The technical side of TWINS includes thermometers, as well as an anemometer to measure wind speed and direction twice per second. Additional sensors include the InSight FluxGate (IFG) magnetometer provided by UCLA to measure the direction and magnitude of magnetic fields; and a highly sensitive barometer from JPL. The sensors have picked up a few mysteries including an unexplained “infrasound.” You can read more about the weather station on NASA’s website.
Proving that social media is everywhere, the lander has its own Twitter account and posts little selfies and tidbits about its day. If you want to hear what the lander hears, you might enjoy the NASA telecon recorded in the video below.
We looked at InSight last year in some detail. Before you start planning your next vacation to Elysium Planitia, you might want to read this.
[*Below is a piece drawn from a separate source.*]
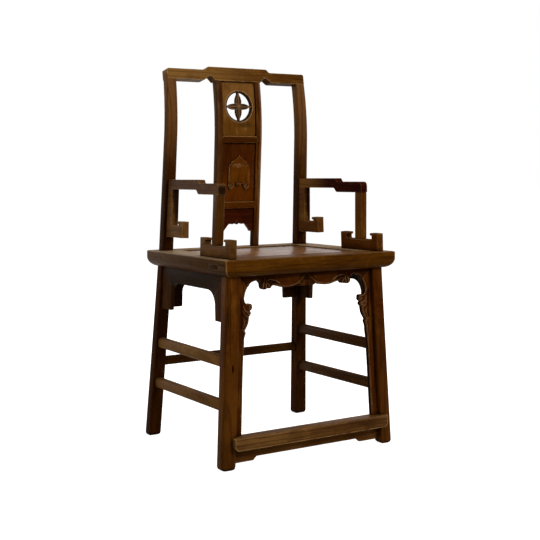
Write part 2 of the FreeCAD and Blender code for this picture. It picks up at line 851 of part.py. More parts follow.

Is there movement of air from hot side to colder side and back? How about mass surface sand movement (infrasonic)?
You’d think Venturi effect would make the opposite happen though.
Those pressure spikes are caused by flocks of Martian birds landing in the near vicinity to feed on worms that come up to the surface at those times of day. They all land at roughly the same time but take off again more randomly.
Martian farts?
Wow, 2.3Billion to know which way the wind blows. Now that’s good bang for buck. Thanks NASA for pissing my tax dollars away on trivial useless information that will help us here on earth.
Really? The money was spent on earth, people were educated and employed developing the technology, and that technology finds its way to the consumer market where it is used to improve existing products or enable new products. Long term: learning about Mars is the first step to unknown benefits, yes, a gamble.
People really do have to educate themselves on how government spending works.
Trickle down science!
Actually I agree with your statement but the phrase “how government spending works” seems kin to “how a perpetual motion machine works” ..sounds great in principle but when the rubber hits the road it’s another thing. :-) Usually government waste is the second crime after the first crime where they extort money from the citizens.
+1
You obviously never worked in a large company. Usually big corps waste is the second crime after the first crime where they extort money from the “customers”
“Shockley! Pearson! Why are you wasting Bell Labs’ capital on your ridiculous quantum-field-effect-whatsit experiments? It’ll never benefit anybody, now get back to work on those triodes!”
Of course. Knowing which way the wind blows in a foreign environment is important to staying to the right side of any politics.
When your great-great-great grandchildren are living on Mars they’ll think “Boy we’re our ancestors smart to research our planet so thoroughly before we settled here!” Well unless HaD is still up in 200 years when they’ll think you was an idjit.
are they using freescale pressure transducers?